12th Mayor of Ottawa
- Incumbent
- Assumed office 1878
- Preceded by: William Henry Waller
- Succeeded by: Charles Herbert Mackintosh

Personal details
- Born: January 19, 1814 Standstead
- Died: March 21, 1892 (aged 78) Ottawa
- Spouse: Elizabeth Kirby

= C. W. Bangs =

Canadian politician

Chauncey Ward Bangs (January 19, 1814 – March 21, 1892) was mayor of Ottawa, Ontario, Canada in 1878.

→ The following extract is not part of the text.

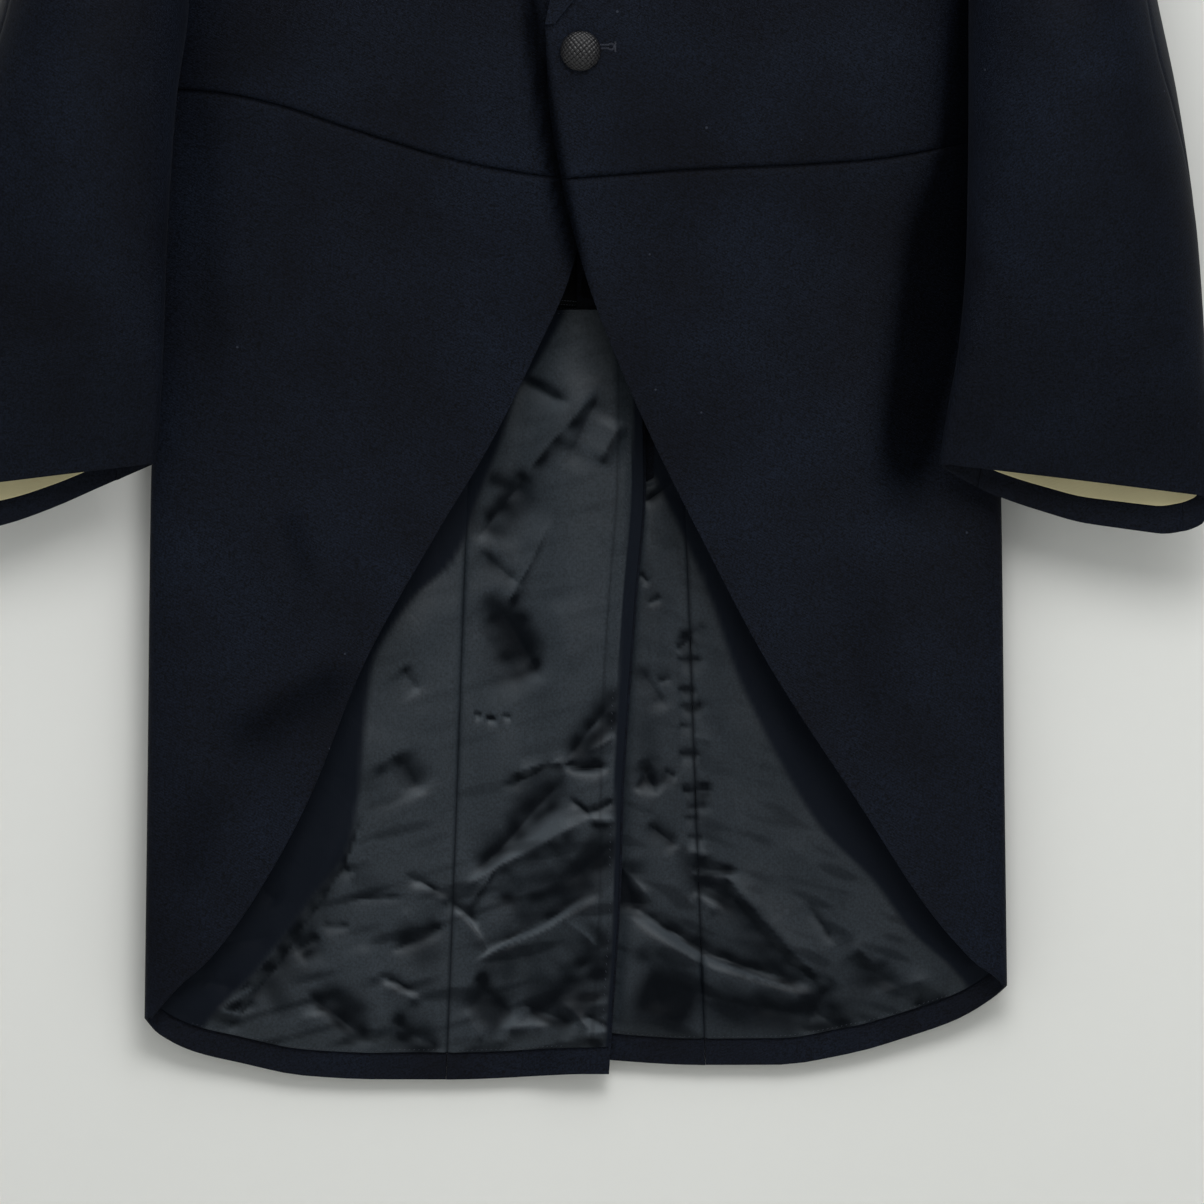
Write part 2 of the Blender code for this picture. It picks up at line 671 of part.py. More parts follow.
def collar():
    """Stand and fall in one folded strip, from one gorge round the back of the neck to the other."""
    rows = []
    for whole in spread(COLLAR["stations"]):
        place = 2 * whole - 1
        side = LEFT if place > 0 else RIGHT
        share = abs(place)
        if share <= 0.5:
            x, below = neckline(share * 2)
            seat = body_point(side, turn_at(x, below, False), below)
        else:
            x = NECK_POINT["x"] + (GORGE["x"] - NECK_POINT["x"]) * (share - 0.5) * 2
            below = NECK_POINT["below"] + (GORGE["below"] - NECK_POINT["below"]) * (share - 0.5) * 2
            seat = body_point(side, turn_at(x, below, True), below)
        away = Vector((seat.x, seat.y, 0)).normalized()
        falling = ease((share - COLLAR["falls_from"]) / (1 - COLLAR["falls_from"]))
        stand = COLLAR["stand"] + (COLLAR["front_stand"] - COLLAR["stand"]) * falling
        foot = seat + Vector((0, 0, 3 * SEAM)) - away * WOOL
        inner = foot + Vector((0, 0, stand)) + away * COLLAR["lean"]
        outer = inner + away * COLLAR["fold"]
        edge_x = along(COLLAR_EDGE, "share", "x", share)
        edge_below = along(COLLAR_EDGE, "share", "below", share)
        edge_turn = turn_at(edge_x, edge_below, share > 0.5)
        edge = body_point(side, edge_turn, edge_below)
        edge += body_normal(side, edge_turn, edge_below) * (COLLAR["thick"] + COLLAR["edge_clear"])
        pull = outer.lerp(edge, 0.5) + (away + Vector((0, 0, 1))) * COLLAR["bulge"]
        fall = [outer * (1 - t) ** 2 + pull * 2 * t * (1 - t) + edge * t * t for t in spread(4)[1:]]
        crest = (inner + outer) / 2 + Vector((0, 0, COLLAR["fold"] * COLLAR["crest"]))
        rows.append([foot, foot.lerp(inner, 0.5), inner, crest, outer, *fall])
    cloth("collar", [rows], wool(), COLLAR["thick"])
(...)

He was born in Standstead in the Eastern Townships of Lower Canada in 1814, the son of Benjamin Bangs. His family came to Canada from the United States during the War of 1812 and later moved to L'Orignal. He entered the hat and fur business, the same as his father, and came to Bytown in 1847. In 1849, Bangs married Elizabeth Kirby from Hawkesbury. In 1867, he helped establish the Buckingham Manufacturing Company which operated a sawmill on the du Lièvre River. He was an alderman for nine years on city council, later becoming mayor. He ran unsuccessfully for a seat in the federal parliament in 1878.

Bangs was part owner of the Dominion Springs Company, which operated the first hotel at Carlsbad Springs during the 1870s. Guests came to take advantage of the mineral springs found there.